If anything, Hahn said a gold star, not an asterisk, belongs next to the champion’s name on the trophy because of the unique challenges.

After chairman Jerry Reinsdorf, vice president Ken Williams, Hahn and manager Rick Renteria met with seven players Sunday to discuss the Sox’ present and future, Hahn said: ‘‘One of the things that really struck me was how diligent our group is and how focused they are in doing everything in their power to sprint through to this finish line and attempt to win a championship.’’

So the Sox’ clubhouse and chemistry are good, but talent will rule the day. And as these Sox blossom from also-rans into bona fide winners, they will be stuck with each other — in a good way, in all likelihood — for a long time because of their contract situations. The only players not under club control for next season are closer Alex Colome, catcher James McCann and injured utility player Leury Garcia.

Prized rookie center fielder Luis Robert, third baseman Yoan Moncada, left fielder Eloy Jimenez, shortstop Tim Anderson and left-hander Aaron Bummer were signed to long-term deals before they hit free agency, keeping them in the fold for as many as seven more years.

Robert is under control through 2027, Jimenez through 2026 and Moncada and right-hander Dylan Cease through 2025. Anderson, Bummer and right-hander Michael Kopech are under control through 2024.

Left-hander Dallas Keuchel, catcher Yasmani Grandal and right-hander Lucas Giolito, who threw a no-hitter last week, are under wraps through 2023. First baseman Jose Abreu is signed through 2022.

So this season is far from a last dance. On the contrary, it’s one big toe on the edge of the dance floor, waiting to bust a big move.

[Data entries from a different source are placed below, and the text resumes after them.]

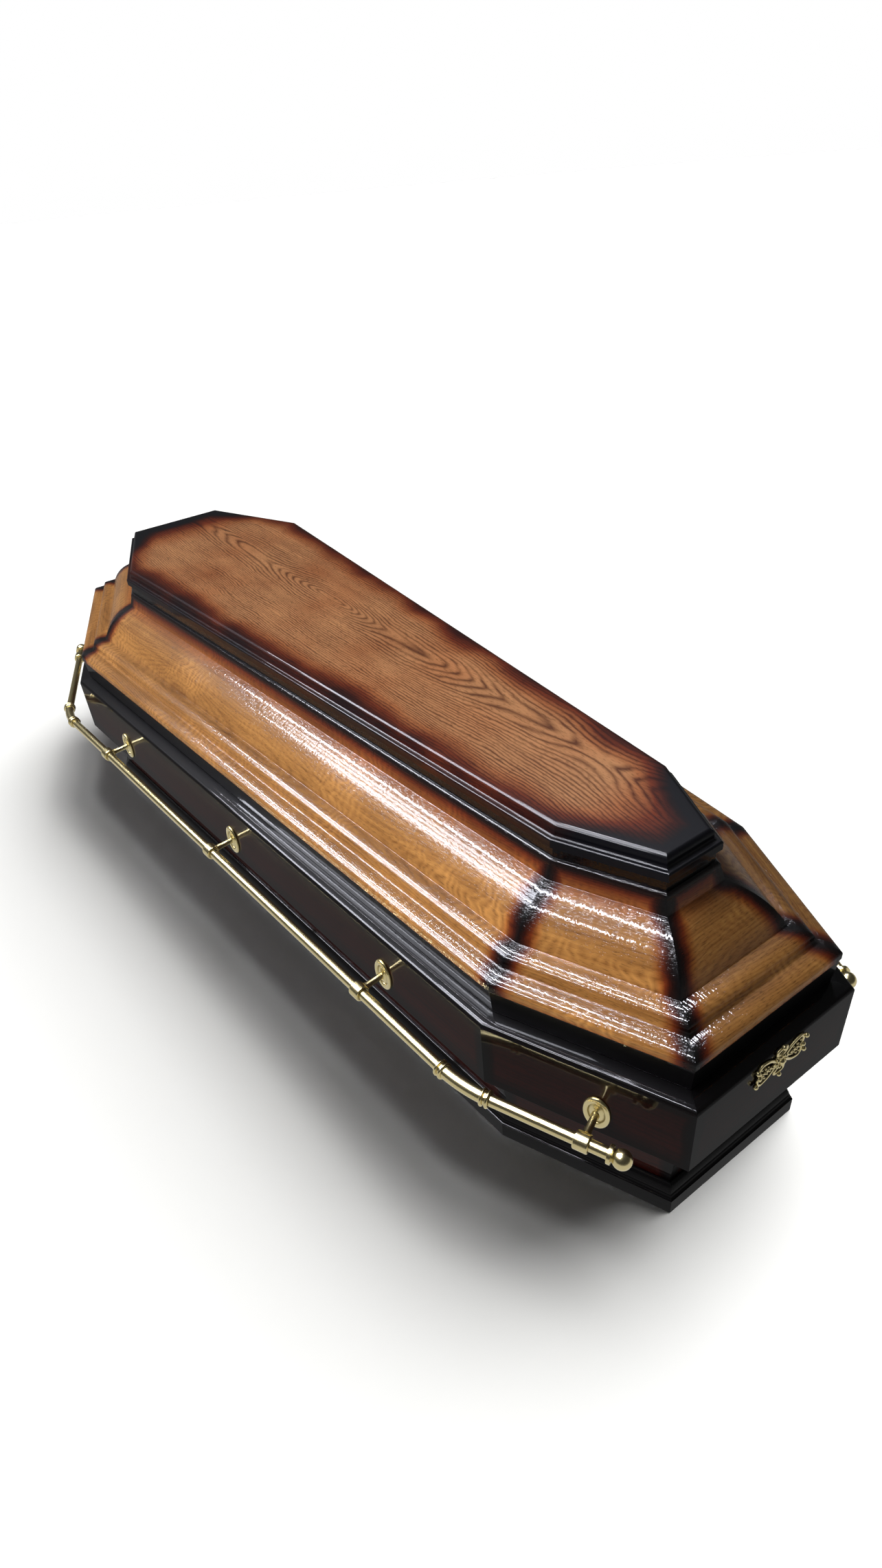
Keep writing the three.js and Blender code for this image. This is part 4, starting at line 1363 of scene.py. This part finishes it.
    def camera(self, studio):
        data = bpy.data.cameras.new("studio_camera")
        data.sensor_fit = "VERTICAL"
        data.sensor_height = SENSOR_HEIGHT
        data.lens = studio.focal_length
        data.clip_start = 20 * MM
        obj = linked("studio_camera", data)
        azimuth = math.radians(CAMERA_AZIMUTH)
        elevation = math.radians(CAMERA_ELEVATION)
        roll = math.radians(CAMERA_ROLL)
        level = Vector((math.cos(azimuth), math.sin(azimuth), 0))
        flat = math.cos(elevation)
        view = Vector((-math.sin(azimuth) * flat, math.cos(azimuth) * flat, -math.sin(elevation)))
        below = view.cross(level)
        right = level * math.cos(roll) + below * math.sin(roll)
        down = below * math.cos(roll) - level * math.sin(roll)
        turn = Matrix((right, -down, -view)).transposed().to_4x4()
        place = Vector(CAMERA_PLACE) + Vector((RIM_MIDDLE_X * MM, 0, 0))
        obj.matrix_world = Matrix.Translation(place) @ turn
        bpy.context.scene.camera = obj


class COFFIN_PT_panel(bpy.types.Panel):
    """Lists the coffin's pieces and settings in the sidebar"""

    bl_idname = "COFFIN_PT_panel"
    bl_label = "Coffin"
    bl_space_type = "VIEW_3D"
    bl_region_type = "UI"
    bl_category = "Coffin"

    def draw(self, context):
        for operator in OPERATORS:
            self.layout.operator(operator.bl_idname)
        for settings in (*finish_of(context), context.scene.coffin_studio):
            box = self.layout.box()
            for key in settings.bl_rna.properties.keys():
                if key not in ("rna_type", "name"):
                    box.prop(settings, key)


OPERATORS = (
    COFFIN_OT_lid_boards, COFFIN_OT_lid_base, COFFIN_OT_lid_top, COFFIN_OT_case_boards,
    COFFIN_OT_plinth, COFFIN_OT_handle_rails, COFFIN_OT_end_plaque, COFFIN_OT_studio,
)
CLASSES = (CoffinWoodwork, CoffinColours, CoffinStudio, *OPERATORS, COFFIN_PT_panel)


def register():
    for cls in CLASSES:
        bpy.utils.register_class(cls)
    bpy.types.Scene.coffin_woodwork = PointerProperty(type=CoffinWoodwork)
    bpy.types.Scene.coffin_colours = PointerProperty(type=CoffinColours)
    bpy.types.Scene.coffin_studio = PointerProperty(type=CoffinStudio)


def unregister():
    del bpy.types.Scene.coffin_studio
    del bpy.types.Scene.coffin_colours
    del bpy.types.Scene.coffin_woodwork
    for cls in reversed(CLASSES):
        bpy.utils.unregister_class(cls)


def main():
    register()
    bpy.ops.coffin.lid_boards()
    bpy.ops.coffin.lid_base()
    bpy.ops.coffin.lid_top()
    bpy.ops.coffin.case_boards()
    bpy.ops.coffin.plinth()
    bpy.ops.coffin.handle_rails()
    bpy.ops.coffin.end_plaque()
    bpy.ops.coffin.studio()


if __name__ == "__main__":
    main()
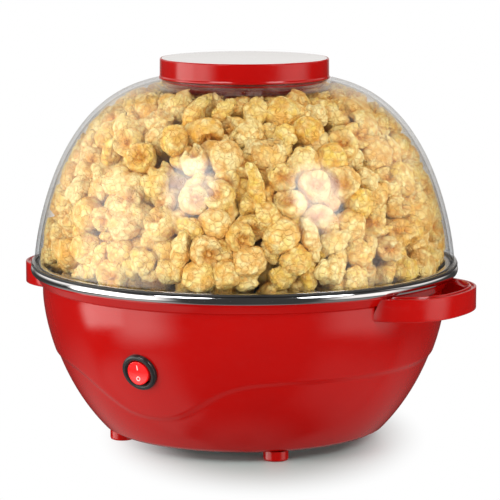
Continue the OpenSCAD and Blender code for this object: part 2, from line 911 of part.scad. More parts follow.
base_housing();
bottom_cover();
foot_front_left();
foot_front_right();
foot_rear_left();
foot_rear_right();
handle_left();
handle_right();
chrome_rim();
rim_seal();
heating_pan();
pan_brackets();
heating_element();
element_clips();
thermostat();
thermal_fuse();
heat_shield();
shaft_bush();
bush_nut();
shaft_seal();
gearbox_case();
gearbox_cover();
motor_can();
stator_coil();
motor_rotor();
idler_gear();
idler_pin();
output_gear();
drive_shaft();
stirring_rod();
stirrer_hub();
stirrer_nut();
switch_bezel();
switch_rocker();
rocker_pin();
switch_terminals();
terminal_block();
cord_gland();
wiring_loom();
cover_screws();
pan_screws();
motor_screws();
handle_screws();
dome_lid();
lid_cap();
cap_disc();
cap_seal();
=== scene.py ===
import math
import random

import bmesh
import bpy
import numpy as np
from mathutils import Euler, Matrix, Vector, noise


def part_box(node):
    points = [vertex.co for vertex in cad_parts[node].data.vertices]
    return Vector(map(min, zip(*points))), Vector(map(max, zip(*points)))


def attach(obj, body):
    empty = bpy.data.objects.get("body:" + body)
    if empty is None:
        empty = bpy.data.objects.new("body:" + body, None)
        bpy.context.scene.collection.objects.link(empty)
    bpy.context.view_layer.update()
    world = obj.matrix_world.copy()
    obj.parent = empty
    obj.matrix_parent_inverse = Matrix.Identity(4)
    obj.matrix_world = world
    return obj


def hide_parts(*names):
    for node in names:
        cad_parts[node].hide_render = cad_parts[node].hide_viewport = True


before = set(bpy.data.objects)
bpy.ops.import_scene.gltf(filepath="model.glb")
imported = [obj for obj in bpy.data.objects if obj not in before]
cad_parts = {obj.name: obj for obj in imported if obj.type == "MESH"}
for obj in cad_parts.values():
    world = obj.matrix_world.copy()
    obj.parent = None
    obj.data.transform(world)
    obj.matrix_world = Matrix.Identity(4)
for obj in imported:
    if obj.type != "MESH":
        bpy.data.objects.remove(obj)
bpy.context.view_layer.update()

# All shapes are drawn in millimetres about the stirring shaft, with z = 0 under the feet.
MM = 0.001
scene = bpy.context.scene
scene.view_settings.view_transform = "Standard"


def mm_box(node):
    """A node's lowest and highest corner in millimetres, to a hundredth."""
    lo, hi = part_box(node)
    return [round(v / MM, 2) for v in lo], [round(v / MM, 2) for v in hi]


# ---------------------------------------------------------------- camera

CAMERA_AZIMUTH = 31.0
camera_data = bpy.data.cameras.new("camera")
camera_data.lens = 189.7
camera_data.sensor_width = 36
camera_data.shift_x = 0.0114
camera = bpy.data.objects.new("camera", camera_data)
camera.location = (0.894, -1.488, 0.388)
camera.rotation_euler = (math.radians(81.35), 0, math.radians(CAMERA_AZIMUTH))
scene.collection.objects.link(camera)
scene.camera = camera


# ---------------------------------------------------------------- shader helpers


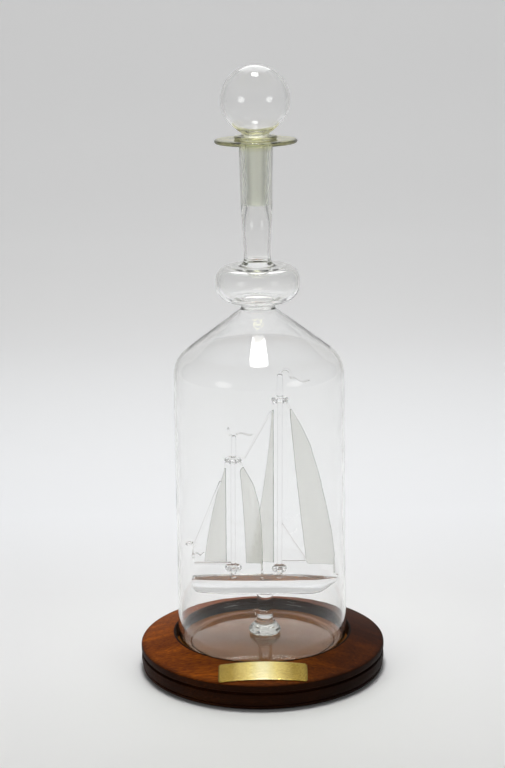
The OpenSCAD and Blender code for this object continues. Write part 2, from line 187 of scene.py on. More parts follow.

The Sox’ objective all along has been to build for multiple championships. Maybe, perhaps a year ahead of schedule, they can pull it off now.

‘‘The rapidity with which many of these things have happened’’ is how Hahn summarizes the big steps Robert, Jimenez, Anderson and Giolito are taking.

‘‘[And] once they all attain what they are ultimately supposed to be, you’re going to see consistent performance, which is going to be hopefully unstoppable,’’ Renteria said.

The Sox aren’t there yet, but they were feeling it after winning the first game of the series Monday against Twins.

‘‘It’s what we’ve been waiting for, man,’’ Giolito said. ‘‘It’s been a lot of losing baseball the last few years. We knew what we were capable of, and now we’re starting to show it.’’

With the no-hitter, homer binges and walk-off victories, it has been one thing after another.

‘‘All of it has really led us to not only feel good about where we are as an organization now, but to reinforce where this thing is going to lead us over the better part of the next decade,’’ Hahn said.